Un exemple de mondialisation intellectuelle :

le nom propre « 11 septembre » dans la littérature et la pensée européennes




Appel à contribution


Journée d'étude du 30 septembre 2011 organisée à l'université Montpellier III


par le RIRRA 21


(axe « Littérature, discours critique, discours social »,
programme « Expressions littéraires et artistiques, idées et mentalités dans l'Europe d'aujourd'hui »)
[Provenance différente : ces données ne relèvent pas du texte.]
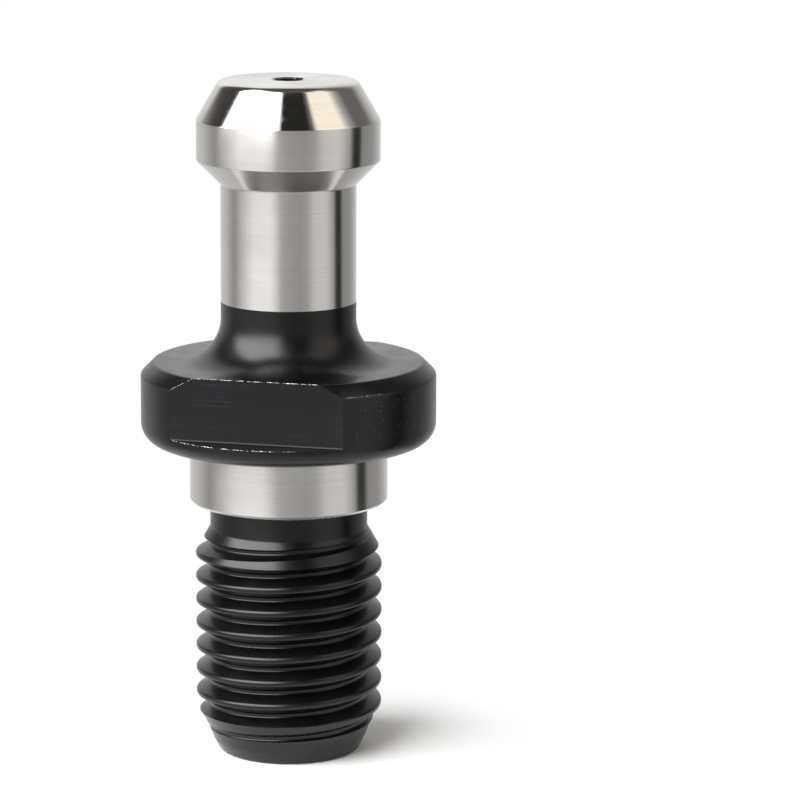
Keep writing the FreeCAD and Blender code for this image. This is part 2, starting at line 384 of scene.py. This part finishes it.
class Painter(Nodes):
    """A material with one Principled shader, and the object's own coordinates."""

    def __init__(self, name, **sockets):
        self.material = bpy.data.materials.new(name)
        self.material.use_nodes = True
        super().__init__(self.material.node_tree)
        self.shader = self.tree.nodes["Principled BSDF"]
        for socket, value in sockets.items():
            self.shader.inputs[socket.replace("_", " ")].default_value = value
        self.position = self.node("ShaderNodeTexCoord").outputs["Object"]
        split = self.node("ShaderNodeSeparateXYZ", self.position)
        self.x, self.y, self.z = split.outputs

    def vector(self, x, y, z):
        """A vector of three values."""
        return self.node("ShaderNodeCombineXYZ", x, y, z).outputs[0]

    def noise(self, vector, scale, detail=2.0, roughness=0.5):
        """Cloudy noise, from 0 to 1."""
        made = self.node("ShaderNodeTexNoise")
        self.feed(made.inputs["Vector"], vector)
        made.inputs["Scale"].default_value = scale
        made.inputs["Detail"].default_value = detail
        made.inputs["Roughness"].default_value = roughness
        return made.outputs["Fac"]

    def band(self, value, low, high, soft):
        """1 where value is between low and high, with soft edges."""
        rise = self.node("ShaderNodeMapRange", value, low - soft, low + soft).outputs[0]
        fall = self.node("ShaderNodeMapRange", value, high - soft, high + soft, 1.0, 0.0).outputs[0]
        return self.math("MULTIPLY", rise, fall)

    def radius(self):
        """Distance from the stud's axis."""
        return self.math("SQRT", self.math("ADD", self.math("MULTIPLY", self.x, self.x),
                                           self.math("MULTIPLY", self.y, self.y)))

    def lathe_lines(self, spacing_mm):
        """Noise drawn out round the axis, as a lathe or grinder leaves it."""
        angle = self.math("ARCTAN2", self.y, self.x)
        along = self.math("MULTIPLY", self.math("ADD", self.z, self.radius()), 1 / (spacing_mm * MM))
        around = self.math("MULTIPLY", angle, 0.35)
        return self.noise(self.vector(around, 0.0, along), 1.0, 3.0, 0.6)

    def pits(self, spacing_mm, radius_mm):
        """1 in small scattered pits, 0 elsewhere. Only about one cell in six has one."""
        made = self.node("ShaderNodeTexVoronoi", feature="F1")
        self.feed(made.inputs["Vector"], self.position)
        made.inputs["Scale"].default_value = 1 / (spacing_mm * MM)
        near = self.node("ShaderNodeMapRange", made.outputs["Distance"], radius_mm / spacing_mm * 1.3,
                         radius_mm / spacing_mm * 0.7).outputs[0]
        tone = self.node("ShaderNodeSeparateXYZ", made.outputs["Color"]).outputs[0]
        return self.math("MULTIPLY", near, self.math("GREATER_THAN", tone, 0.84))

    def bump(self, height, distance_mm):
        """Relief of a given depth, in the shading alone."""
        made = self.node("ShaderNodeBump")
        made.inputs["Strength"].default_value = 1.0
        made.inputs["Distance"].default_value = distance_mm * MM
        self.feed(made.inputs["Height"], height)
        self.feed(self.shader.inputs["Normal"], made.outputs["Normal"])

    def use(self, socket, value):
        """Feed one of the shader's own sockets."""
        self.feed(self.shader.inputs[socket], value)

    def brushed_round(self, amount):
        """Highlights drawn out across the lathe lines."""
        self.shader.inputs["Anisotropic"].default_value = amount
        self.shader.inputs["Anisotropic Rotation"].default_value = 0.25
        tangent = self.node("ShaderNodeTangent", direction_type="RADIAL", axis="Z")
        self.use("Tangent", tangent.outputs[0])


def ground_steel():
    """Head, neck and pilot: ground bright, with fine lines round the axis and a few small pits."""
    paint = Painter("ground_steel", Metallic=1.0)
    lines = paint.lathe_lines(0.07)
    pits = paint.pits(0.9, 0.055)
    bright = paint.ramp(lines, (0.25, (0.655, 0.635, 0.61)), (0.75, (0.735, 0.715, 0.69)))
    paint.use("Base Color", paint.blend(pits, bright, (0.12, 0.11, 0.10, 1)))
    cloud = paint.noise(paint.position, 260.0, 3.0)
    paint.use("Roughness", paint.ramp(cloud, (0.3, 0.19), (0.7, 0.23)))
    paint.brushed_round(0.85)
    paint.bump(lines, 0.0005)
    return paint.material


def mirror_steel():
    """The head's upper cone: polished, so that it mirrors the lights."""
    paint = Painter("mirror_steel", Metallic=1.0)
    lines = paint.lathe_lines(0.12)
    pits = paint.pits(1.3, 0.05)
    bright = paint.ramp(lines, (0.3, (0.74, 0.71, 0.67)), (0.7, (0.82, 0.79, 0.75)))
    paint.use("Base Color", bright)
    specks = paint.noise(paint.position, 900.0, 2.0)
    paint.use("Roughness", paint.math("ADD", paint.ramp(specks, (0.45, 0.05), (0.75, 0.13)),
                                      paint.math("MULTIPLY", pits, 0.35)))
    paint.brushed_round(0.5)
    paint.bump(lines, 0.0003)
    return paint.material


def black_oxide():
    """Flange, relief, thread and bore: blackened, half glossy, with bright specks at the flange's right."""
    paint = Painter("black_oxide", IOR=1.45)
    lines = paint.lathe_lines(0.14)
    cloud = paint.noise(paint.position, 300.0, 4.0)
    black = paint.ramp(cloud, (0.3, (0.0006, 0.0007, 0.0012)), (0.75, (0.0016, 0.0018, 0.0026)))
    grain = paint.noise(paint.position, 3200.0, 2.0, 0.7)
    patch = paint.noise(paint.position, 420.0, 2.0)
    rim = paint.band(paint.z, -0.2 * MM, (FLANGE_Z - FLANGE_BREAK) * MM, 0.5 * MM)
    outer = paint.node("ShaderNodeMapRange", paint.radius(), 17.6 * MM, 18.4 * MM).outputs[0]
    right = paint.node("ShaderNodeMapRange", paint.x, 6.0 * MM, 19.0 * MM).outputs[0]
    amount = paint.math("MULTIPLY", paint.math("MULTIPLY", rim, outer), paint.math("MULTIPLY", right, patch))
    wear = paint.node("ShaderNodeMapRange", paint.math("ADD", grain, paint.math("MULTIPLY", amount, 0.20)),
                      0.74, 0.80).outputs[0]
    paint.use("Base Color", paint.blend(wear, black, (0.18, 0.18, 0.175, 1)))
    paint.use("Metallic", paint.math("MULTIPLY", wear, 0.8))
    paint.use("Roughness", paint.ramp(cloud, (0.3, 0.25), (0.75, 0.33)))
    paint.bump(lines, 0.0016)
    return paint.material


def milled_black():
    """The wrench flats and their ledges: blackened, and drawn with faint lines by the milling cutter."""
    paint = Painter("milled_black", IOR=1.36)
    stroke = paint.vector(paint.math("MULTIPLY", paint.x, 60.0), 0.0, paint.math("MULTIPLY", paint.z, 5200.0))
    strokes = paint.noise(stroke, 1.0, 3.0, 0.65)
    wide = paint.noise(paint.position, 190.0, 2.0)
    marks = paint.math("MULTIPLY", paint.ramp(strokes, (0.56, 0.0), (0.74, 1.0)),
                       paint.ramp(wide, (0.42, 0.0), (0.62, 1.0)))
    black = (0.0012, 0.0015, 0.0024, 1)
    paint.use("Base Color", paint.blend(marks, black, (0.024, 0.028, 0.034, 1)))
    paint.use("Roughness", paint.ramp(strokes, (0.3, 0.34), (0.7, 0.44)))
    paint.bump(strokes, 0.003)
    return paint.material


def burr_steel():
    """Bare metal, torn up along an edge."""
    paint = Painter("burr_steel", Metallic=1.0)
    torn = paint.noise(paint.position, 2600.0, 3.0, 0.7)
    paint.use("Base Color", paint.ramp(torn, (0.38, (0.06, 0.06, 0.065)), (0.66, (0.70, 0.69, 0.67))))
    paint.use("Roughness", paint.ramp(torn, (0.3, 0.5), (0.7, 0.28)))
    return paint.material


# ---- the piece -----------------------------------------------------------------------------------

def finish_of(centre, normal):
    """Which finish a face has, by its centre in millimetres and its normal."""
    radius = math.hypot(centre.x, centre.y)
    if radius < BORE_R + 0.05:
        return BLACK
    if centre.z > LAND_TOP_Z and abs(normal.z) < 0.9:
        return MIRROR
    if centre.z > BLACK_TOP_Z:
        return GROUND
    if SHOULDER_Z + 0.1 < centre.z < 0.3 and radius < PILOT_R + 0.3:
        return GROUND
    if abs(centre.z) < 0.01 and radius < SEAT_RING_R:
        return GROUND
    on_ledge = abs(centre.z - WRENCH_RIM) < 0.3 and abs(normal.z) > 0.3
    on_flat = abs(abs(centre.y) - WRENCH_HALF) < 0.01
    return MILLED if on_ledge or on_flat else BLACK


def build_stud():
    """The whole stud, cut, shaded and finished."""
    stud = make_blank()
    subtract(stud, make_groove())
    for side in (-1, 1):
        subtract(stud, make_flat_cutter(side))
    mesh = stud.data
    mesh.materials.clear()
    for material in (ground_steel(), mirror_steel(), black_oxide(), burr_steel(), milled_black()):
        mesh.materials.append(material)
    for face in mesh.polygons:
        face.use_smooth = True
        face.material_index = finish_of(face.center / MM, face.normal)
    mesh.set_sharp_from_angle(angle=SHARP_ANGLE)
    make_burrs(stud)
    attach(stud, "root")
    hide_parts(NODE)


# ---- floor, light and camera ---------------------------------------------------------------------

def make_floor():
    """A pale round floor that keeps the stud's shadow and melts into the white around it."""
    bm = bmesh.new()
    bmesh.ops.create_circle(bm, cap_ends=True, segments=128, radius=FLOOR_R)
    mesh = bpy.data.meshes.new("floor")
    bm.to_mesh(mesh)
    bm.free()
    floor = bpy.data.objects.new("floor", mesh)
    floor.location.z = END_Z * MM
    bpy.context.scene.collection.objects.link(floor)
    material = bpy.data.materials.new("pale_floor")
    material.use_nodes = True
    material.node_tree.nodes.clear()
    paint = Nodes(material.node_tree)
    where = paint.node("ShaderNodeTexCoord").outputs["Object"]
    distance = paint.node("ShaderNodeVectorMath", where, operation="LENGTH").outputs["Value"]
    fade = paint.node("ShaderNodeMapRange", distance, FLOOR_PLAIN_R, FLOOR_WHITE_R,
                      interpolation_type="SMOOTHSTEP").outputs["Result"]
    plain = paint.node("ShaderNodeBsdfDiffuse", (0.9, 0.9, 0.9, 1)).outputs[0]
    white = paint.node("ShaderNodeEmission", (1, 1, 1, 1), 1.0).outputs[0]
    mixed = paint.node("ShaderNodeMixShader", fade, plain, white).outputs[0]
    paint.node("ShaderNodeOutputMaterial", mixed)
    mesh.materials.append(material)


def smooth_rise(paint, height, low_degrees, high_degrees):
    """0 below one height in the sky, 1 above another, and smooth between them."""
    low = math.sin(math.radians(low_degrees))
    high = math.sin(math.radians(high_degrees))
    made = paint.node("ShaderNodeMapRange", height, low, high, interpolation_type="SMOOTHSTEP")
    return made.outputs["Result"]


def light_ring(paint, turn, stops):
    """Light round the horizon, from its (degrees, shade) stops."""
    return paint.ramp(turn, *((degrees / 360 + 0.5, shade) for degrees, shade in stops))


def make_world():
    """Soft light from all round, with plain white where the camera sees past the stud."""
    world = bpy.data.worlds.new("studio")
    bpy.context.scene.world = world
    world.use_nodes = True
    world.node_tree.nodes.clear()
    paint = Nodes(world.node_tree)
    where = paint.node("ShaderNodeTexCoord").outputs["Generated"]
    x, y, z = paint.node("ShaderNodeSeparateXYZ", where).outputs
    azimuth = paint.math("ARCTAN2", x, paint.math("MULTIPLY", y, -1.0))
    turn = paint.math("MULTIPLY", paint.math("SUBTRACT", azimuth, CAMERA_AZIMUTH), 1 / math.tau)
    turn = paint.math("FRACT", paint.math("ADD", turn, 1.5))
    rise = smooth_rise(paint, z, 2, 24)
    sides = paint.blend(rise, light_ring(paint, turn, LOW_LIGHT), light_ring(paint, turn, HIGH_LIGHT))
    around = paint.blend(smooth_rise(paint, z, 56, 70), sides, (*OVERHEAD_LIGHT, 1))
    light = paint.node("ShaderNodeBackground", around, LIGHT_SCALE)
    white = paint.node("ShaderNodeBackground", (1, 1, 1, 1), 1.0)
    seen = paint.node("ShaderNodeLightPath").outputs["Is Camera Ray"]
    choice = paint.node("ShaderNodeMixShader", seen, light.outputs[0], white.outputs[0])
    paint.node("ShaderNodeOutputWorld", choice.outputs[0])


def make_camera():
    """The camera, as far, as high and at the angle that the stud was seen from."""
    data = bpy.data.cameras.new("camera")
    data.lens = CAMERA_LENS
    data.sensor_width = SENSOR_WIDTH
    camera = bpy.data.objects.new("camera", data)
    bpy.context.scene.collection.objects.link(camera)
    bpy.context.scene.camera = camera
    place = Vector((math.sin(CAMERA_AZIMUTH), -math.cos(CAMERA_AZIMUTH), 0)) * CAMERA_DISTANCE
    place.z = END_Z * MM + CAMERA_HEIGHT
    turn = Matrix.Rotation(CAMERA_AZIMUTH - CAMERA_YAW, 4, "Z")
    tilt = Matrix.Rotation(math.pi / 2 - CAMERA_PITCH, 4, "X")
    roll = Matrix.Rotation(CAMERA_ROLL, 4, "Z")
    camera.matrix_world = Matrix.Translation(place) @ turn @ tilt @ roll
    data.clip_start = 0.01
    data.clip_end = 10.0


make_camera()
make_world()
make_floor()
build_stud()
bpy.context.scene.view_settings.view_transform = "Standard"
Ce qui s'est passé le 11 septembre 2001 à New York s'appelle partout et dans toutes les langues (ou du moins en « occident », et selon le calendrier grégorien) : « 11 septembre » (sans l'indication du millésime). Ce nom propre parle autrement que d'autres noms propres désignant des événements ou des catastrophes majeurs ; autrement que « Pearl Harbor », par exemple. « Pearl Harbor » parle américain et s'écrit américain ; on peut ne pas savoir où se trouve ce lieu, le « Port de la Perle » ; ou savoir seulement que c'est « loin d'ici », à l'autre bout du monde, comme « Tchernobyl » ou « Fukushima », ce qui donne une possibilité d'éloigner, de médiatiser, et de situer (hors de moi, de ma sphère, si je suis Européen) l'événement.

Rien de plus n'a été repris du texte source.